TASK GOAL: Within the records below, reproduce without change the lines from the line that has "Reconstruct the object in this render as a 3D" through the line that has "const SECTION_GAP = 0.3;", and only those.

INFORMATION SHOWN:
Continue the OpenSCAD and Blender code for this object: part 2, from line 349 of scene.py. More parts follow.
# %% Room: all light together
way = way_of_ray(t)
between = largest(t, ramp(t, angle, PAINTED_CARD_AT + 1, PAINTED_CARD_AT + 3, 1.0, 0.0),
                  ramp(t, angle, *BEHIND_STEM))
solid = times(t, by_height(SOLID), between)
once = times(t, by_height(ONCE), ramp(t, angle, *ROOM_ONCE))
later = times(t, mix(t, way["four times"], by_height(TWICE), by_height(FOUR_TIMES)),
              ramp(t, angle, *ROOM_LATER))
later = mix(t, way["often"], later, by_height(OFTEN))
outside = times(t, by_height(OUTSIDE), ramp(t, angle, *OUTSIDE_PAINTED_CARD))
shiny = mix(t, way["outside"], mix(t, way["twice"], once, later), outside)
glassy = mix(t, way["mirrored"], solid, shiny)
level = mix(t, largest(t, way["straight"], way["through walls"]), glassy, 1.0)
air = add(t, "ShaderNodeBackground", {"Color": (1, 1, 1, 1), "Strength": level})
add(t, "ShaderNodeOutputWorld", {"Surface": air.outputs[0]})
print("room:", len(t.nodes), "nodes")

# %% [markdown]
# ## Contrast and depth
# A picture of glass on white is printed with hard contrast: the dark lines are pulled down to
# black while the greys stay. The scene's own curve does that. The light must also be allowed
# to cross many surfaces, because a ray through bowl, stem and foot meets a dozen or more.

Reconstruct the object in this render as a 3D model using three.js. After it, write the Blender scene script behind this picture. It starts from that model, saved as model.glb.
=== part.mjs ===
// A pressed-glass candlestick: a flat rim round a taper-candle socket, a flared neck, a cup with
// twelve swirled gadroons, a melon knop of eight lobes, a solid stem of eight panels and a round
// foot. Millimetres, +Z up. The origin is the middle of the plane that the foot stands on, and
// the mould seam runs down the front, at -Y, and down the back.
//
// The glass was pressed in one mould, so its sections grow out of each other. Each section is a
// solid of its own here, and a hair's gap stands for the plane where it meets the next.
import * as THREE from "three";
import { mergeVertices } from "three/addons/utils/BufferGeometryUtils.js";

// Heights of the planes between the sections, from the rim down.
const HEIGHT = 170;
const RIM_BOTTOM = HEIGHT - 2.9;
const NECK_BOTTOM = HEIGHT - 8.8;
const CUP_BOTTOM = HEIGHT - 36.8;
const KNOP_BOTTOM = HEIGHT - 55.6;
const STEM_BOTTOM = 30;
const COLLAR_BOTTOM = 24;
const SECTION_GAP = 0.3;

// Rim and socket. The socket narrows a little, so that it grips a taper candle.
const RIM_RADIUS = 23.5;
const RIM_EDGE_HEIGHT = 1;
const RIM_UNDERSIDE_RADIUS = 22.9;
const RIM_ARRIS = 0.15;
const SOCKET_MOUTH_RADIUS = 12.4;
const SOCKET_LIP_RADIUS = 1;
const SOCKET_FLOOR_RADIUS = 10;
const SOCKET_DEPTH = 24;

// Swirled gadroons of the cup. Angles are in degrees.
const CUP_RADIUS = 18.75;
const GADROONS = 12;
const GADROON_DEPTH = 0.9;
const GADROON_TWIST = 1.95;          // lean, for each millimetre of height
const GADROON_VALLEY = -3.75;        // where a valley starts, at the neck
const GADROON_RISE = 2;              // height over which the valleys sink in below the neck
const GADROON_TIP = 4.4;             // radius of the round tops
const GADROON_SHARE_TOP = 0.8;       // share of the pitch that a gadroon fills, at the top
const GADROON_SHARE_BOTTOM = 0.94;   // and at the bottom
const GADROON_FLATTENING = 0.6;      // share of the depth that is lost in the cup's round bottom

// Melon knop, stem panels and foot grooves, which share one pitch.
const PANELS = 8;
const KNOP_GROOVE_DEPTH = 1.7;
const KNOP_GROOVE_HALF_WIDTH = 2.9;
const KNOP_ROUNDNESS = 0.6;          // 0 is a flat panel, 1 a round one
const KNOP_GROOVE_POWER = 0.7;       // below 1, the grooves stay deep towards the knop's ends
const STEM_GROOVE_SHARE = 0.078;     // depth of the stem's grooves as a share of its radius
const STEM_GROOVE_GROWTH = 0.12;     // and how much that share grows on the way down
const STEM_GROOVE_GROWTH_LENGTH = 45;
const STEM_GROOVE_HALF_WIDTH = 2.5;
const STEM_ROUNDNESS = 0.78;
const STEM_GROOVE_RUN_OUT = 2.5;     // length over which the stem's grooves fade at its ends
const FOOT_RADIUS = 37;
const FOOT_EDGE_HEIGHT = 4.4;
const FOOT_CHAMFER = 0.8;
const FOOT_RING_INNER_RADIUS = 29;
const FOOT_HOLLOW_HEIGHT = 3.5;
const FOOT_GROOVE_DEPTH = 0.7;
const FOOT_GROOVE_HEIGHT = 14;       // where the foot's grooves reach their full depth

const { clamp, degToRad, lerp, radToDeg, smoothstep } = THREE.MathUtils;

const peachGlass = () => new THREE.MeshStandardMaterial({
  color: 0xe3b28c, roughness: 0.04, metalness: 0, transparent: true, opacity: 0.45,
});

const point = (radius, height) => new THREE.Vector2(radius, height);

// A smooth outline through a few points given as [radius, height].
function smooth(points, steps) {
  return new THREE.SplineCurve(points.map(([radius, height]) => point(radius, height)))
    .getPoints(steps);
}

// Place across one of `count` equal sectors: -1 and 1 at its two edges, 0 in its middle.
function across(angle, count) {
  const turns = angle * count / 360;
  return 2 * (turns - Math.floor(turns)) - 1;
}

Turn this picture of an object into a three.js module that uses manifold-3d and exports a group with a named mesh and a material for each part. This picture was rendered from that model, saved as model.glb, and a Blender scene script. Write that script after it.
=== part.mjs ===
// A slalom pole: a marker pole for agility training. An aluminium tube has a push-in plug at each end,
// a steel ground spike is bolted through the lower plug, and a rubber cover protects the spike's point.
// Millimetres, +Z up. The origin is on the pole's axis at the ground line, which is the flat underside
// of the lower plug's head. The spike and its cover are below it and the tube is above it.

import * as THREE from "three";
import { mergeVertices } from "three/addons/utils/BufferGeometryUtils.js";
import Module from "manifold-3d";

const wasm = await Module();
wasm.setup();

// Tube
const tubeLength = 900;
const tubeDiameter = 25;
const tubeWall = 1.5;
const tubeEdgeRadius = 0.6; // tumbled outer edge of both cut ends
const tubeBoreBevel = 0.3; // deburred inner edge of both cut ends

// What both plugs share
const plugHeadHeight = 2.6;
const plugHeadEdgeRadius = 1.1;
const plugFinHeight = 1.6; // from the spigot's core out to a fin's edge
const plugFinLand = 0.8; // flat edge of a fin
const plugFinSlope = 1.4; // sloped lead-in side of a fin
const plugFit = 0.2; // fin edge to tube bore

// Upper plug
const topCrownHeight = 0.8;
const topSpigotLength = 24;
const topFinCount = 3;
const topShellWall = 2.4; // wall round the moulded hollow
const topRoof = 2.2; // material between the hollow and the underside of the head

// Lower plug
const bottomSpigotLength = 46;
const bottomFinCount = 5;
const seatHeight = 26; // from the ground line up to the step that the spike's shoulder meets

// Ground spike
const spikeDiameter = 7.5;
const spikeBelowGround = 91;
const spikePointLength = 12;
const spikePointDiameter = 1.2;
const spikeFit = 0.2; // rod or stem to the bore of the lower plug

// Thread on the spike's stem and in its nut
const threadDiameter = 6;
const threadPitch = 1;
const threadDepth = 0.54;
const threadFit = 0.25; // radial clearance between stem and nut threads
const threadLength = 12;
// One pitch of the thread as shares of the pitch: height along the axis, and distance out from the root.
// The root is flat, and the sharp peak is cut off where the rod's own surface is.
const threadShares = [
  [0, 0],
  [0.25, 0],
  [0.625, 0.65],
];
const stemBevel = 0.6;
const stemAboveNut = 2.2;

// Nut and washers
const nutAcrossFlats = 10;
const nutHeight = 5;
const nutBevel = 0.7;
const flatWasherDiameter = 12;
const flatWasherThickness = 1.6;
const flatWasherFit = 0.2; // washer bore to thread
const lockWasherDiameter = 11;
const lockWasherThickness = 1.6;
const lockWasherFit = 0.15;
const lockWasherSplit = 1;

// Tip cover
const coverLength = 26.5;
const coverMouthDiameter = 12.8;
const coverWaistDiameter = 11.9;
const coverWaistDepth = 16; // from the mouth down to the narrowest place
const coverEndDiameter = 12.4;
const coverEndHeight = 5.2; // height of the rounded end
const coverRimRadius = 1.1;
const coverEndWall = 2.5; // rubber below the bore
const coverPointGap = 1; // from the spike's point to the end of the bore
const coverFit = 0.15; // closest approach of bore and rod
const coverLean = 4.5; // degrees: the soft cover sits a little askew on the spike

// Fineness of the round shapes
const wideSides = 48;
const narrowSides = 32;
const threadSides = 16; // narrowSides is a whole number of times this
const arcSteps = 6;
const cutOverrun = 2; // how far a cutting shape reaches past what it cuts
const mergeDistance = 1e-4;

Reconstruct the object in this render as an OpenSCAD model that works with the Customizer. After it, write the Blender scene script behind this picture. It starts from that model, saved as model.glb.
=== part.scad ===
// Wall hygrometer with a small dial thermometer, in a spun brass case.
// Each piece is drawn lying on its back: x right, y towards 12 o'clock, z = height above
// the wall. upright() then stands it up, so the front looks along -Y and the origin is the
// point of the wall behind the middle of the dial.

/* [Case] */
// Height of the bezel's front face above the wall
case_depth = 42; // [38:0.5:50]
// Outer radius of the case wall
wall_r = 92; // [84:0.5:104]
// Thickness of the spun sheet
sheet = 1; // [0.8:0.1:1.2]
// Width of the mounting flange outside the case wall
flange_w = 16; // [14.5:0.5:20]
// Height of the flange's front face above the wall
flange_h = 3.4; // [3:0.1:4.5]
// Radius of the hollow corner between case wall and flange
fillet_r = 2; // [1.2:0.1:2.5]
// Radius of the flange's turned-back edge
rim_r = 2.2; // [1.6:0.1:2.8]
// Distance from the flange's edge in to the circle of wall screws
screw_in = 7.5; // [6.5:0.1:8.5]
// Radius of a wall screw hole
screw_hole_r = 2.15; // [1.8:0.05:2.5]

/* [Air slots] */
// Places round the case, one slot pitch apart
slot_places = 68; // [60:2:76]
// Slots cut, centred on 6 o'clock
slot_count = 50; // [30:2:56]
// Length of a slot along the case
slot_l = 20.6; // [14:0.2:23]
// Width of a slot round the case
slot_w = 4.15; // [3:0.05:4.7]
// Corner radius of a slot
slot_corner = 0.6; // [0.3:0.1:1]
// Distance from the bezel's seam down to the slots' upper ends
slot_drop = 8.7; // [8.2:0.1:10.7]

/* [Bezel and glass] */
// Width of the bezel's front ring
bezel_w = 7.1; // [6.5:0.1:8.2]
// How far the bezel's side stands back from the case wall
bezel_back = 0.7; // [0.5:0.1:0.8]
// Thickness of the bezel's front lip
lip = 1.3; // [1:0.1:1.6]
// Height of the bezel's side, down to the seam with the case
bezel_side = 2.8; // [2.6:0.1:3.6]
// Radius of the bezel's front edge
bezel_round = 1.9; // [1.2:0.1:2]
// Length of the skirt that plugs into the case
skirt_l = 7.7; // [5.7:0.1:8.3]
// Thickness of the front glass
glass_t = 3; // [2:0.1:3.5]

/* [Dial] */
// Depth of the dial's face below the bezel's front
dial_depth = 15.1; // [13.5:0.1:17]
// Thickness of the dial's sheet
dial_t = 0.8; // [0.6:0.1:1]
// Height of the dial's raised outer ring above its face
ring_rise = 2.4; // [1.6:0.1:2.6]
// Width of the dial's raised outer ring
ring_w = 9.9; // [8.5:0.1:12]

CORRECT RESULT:
Reconstruct the object in this render as a 3D model using three.js. After it, write the Blender scene script behind this picture. It starts from that model, saved as model.glb.
=== part.mjs ===
// A pressed-glass candlestick: a flat rim round a taper-candle socket, a flared neck, a cup with
// twelve swirled gadroons, a melon knop of eight lobes, a solid stem of eight panels and a round
// foot. Millimetres, +Z up. The origin is the middle of the plane that the foot stands on, and
// the mould seam runs down the front, at -Y, and down the back.
//
// The glass was pressed in one mould, so its sections grow out of each other. Each section is a
// solid of its own here, and a hair's gap stands for the plane where it meets the next.
import * as THREE from "three";
import { mergeVertices } from "three/addons/utils/BufferGeometryUtils.js";

// Heights of the planes between the sections, from the rim down.
const HEIGHT = 170;
const RIM_BOTTOM = HEIGHT - 2.9;
const NECK_BOTTOM = HEIGHT - 8.8;
const CUP_BOTTOM = HEIGHT - 36.8;
const KNOP_BOTTOM = HEIGHT - 55.6;
const STEM_BOTTOM = 30;
const COLLAR_BOTTOM = 24;
const SECTION_GAP = 0.3;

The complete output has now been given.